### THE EXERCISE
Repeat each line of the material exactly.
━━━━━━━━
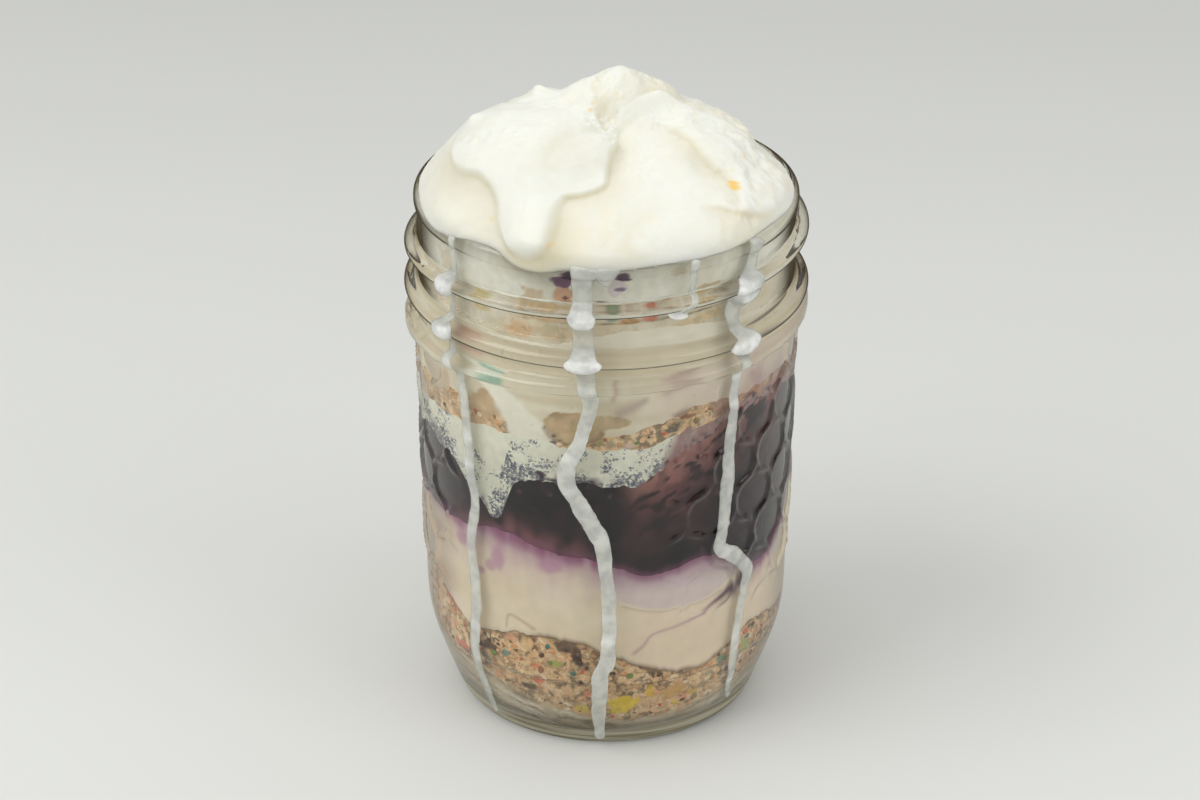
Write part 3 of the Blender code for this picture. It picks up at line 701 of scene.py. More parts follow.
cover = np.maximum(cover, 0.78 * veil)
rim_line = np.exp(-((top[None, :] - z) / 0.8) ** 2)
colours = lay(colours, paint(120, 92, 66), 0.8 * rim_line)
cover = np.maximum(cover, 0.6 * rim_line)
crumb_rings = turned(radius + REACH - sunk, angle, z)
crumb_rings[:len(floor_z), :, 2] -= REACH
top_discs = [crumb_rings[-1] * (share, share, 1.0) for share in (0.9, 0.5)]
crumb_base = skin("crumb_base_fill", np.concatenate([crumb_rings, top_discs]), (0, 0, 3.0),
                  (0, 0, top.mean()))
crumb_tints = np.concatenate([colours, colours[-1:], colours[-1:]]).reshape(-1, 3)
stain(crumb_base, np.vstack([crumb_tints, crumb_tints[:1], crumb_tints[:1]]))
crumb_covers = np.concatenate([cover, cover[-1:], cover[-1:]]).ravel()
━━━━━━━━
### OUTPUT OF THE EXERCISE
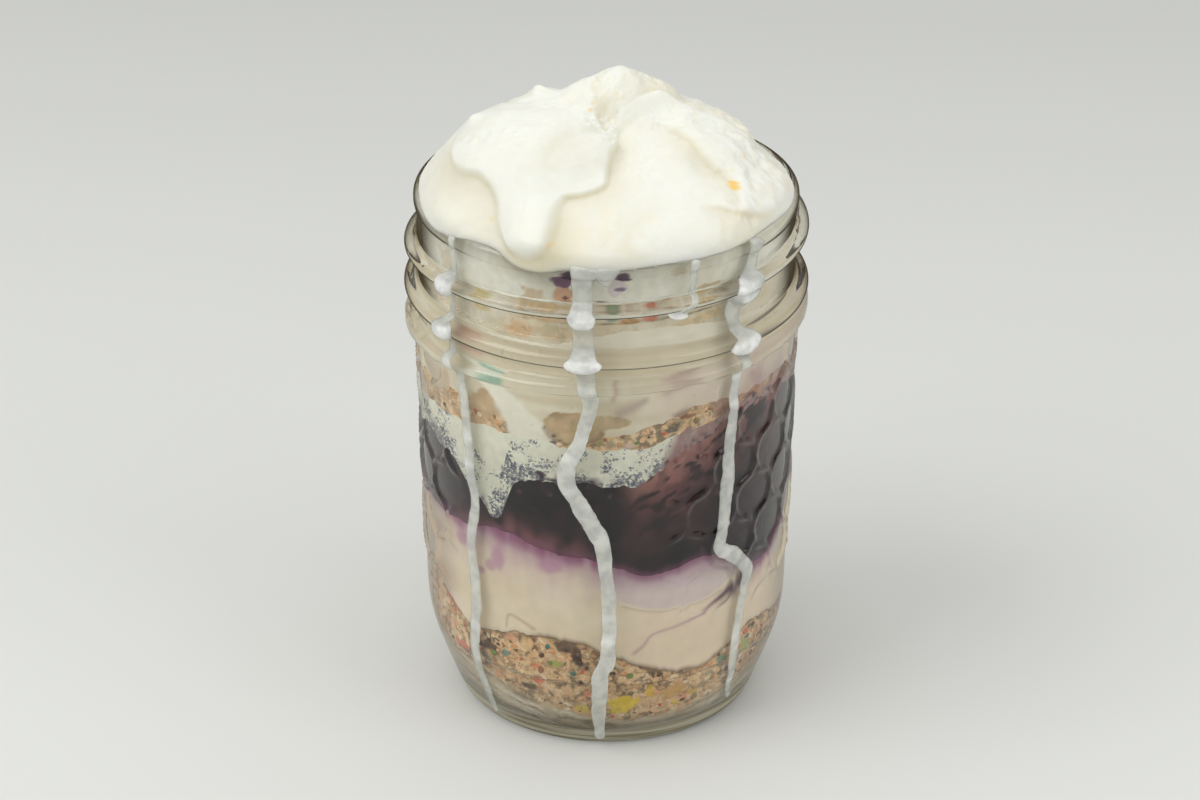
Write part 3 of the Blender code for this picture. It picks up at line 701 of scene.py. More parts follow.
cover = np.maximum(cover, 0.78 * veil)
rim_line = np.exp(-((top[None, :] - z) / 0.8) ** 2)
colours = lay(colours, paint(120, 92, 66), 0.8 * rim_line)
cover = np.maximum(cover, 0.6 * rim_line)
crumb_rings = turned(radius + REACH - sunk, angle, z)
crumb_rings[:len(floor_z), :, 2] -= REACH
top_discs = [crumb_rings[-1] * (share, share, 1.0) for share in (0.9, 0.5)]
crumb_base = skin("crumb_base_fill", np.concatenate([crumb_rings, top_discs]), (0, 0, 3.0),
                  (0, 0, top.mean()))
crumb_tints = np.concatenate([colours, colours[-1:], colours[-1:]]).reshape(-1, 3)
stain(crumb_base, np.vstack([crumb_tints, crumb_tints[:1], crumb_tints[:1]]))
crumb_covers = np.concatenate([cover, cover[-1:], cover[-1:]]).ravel()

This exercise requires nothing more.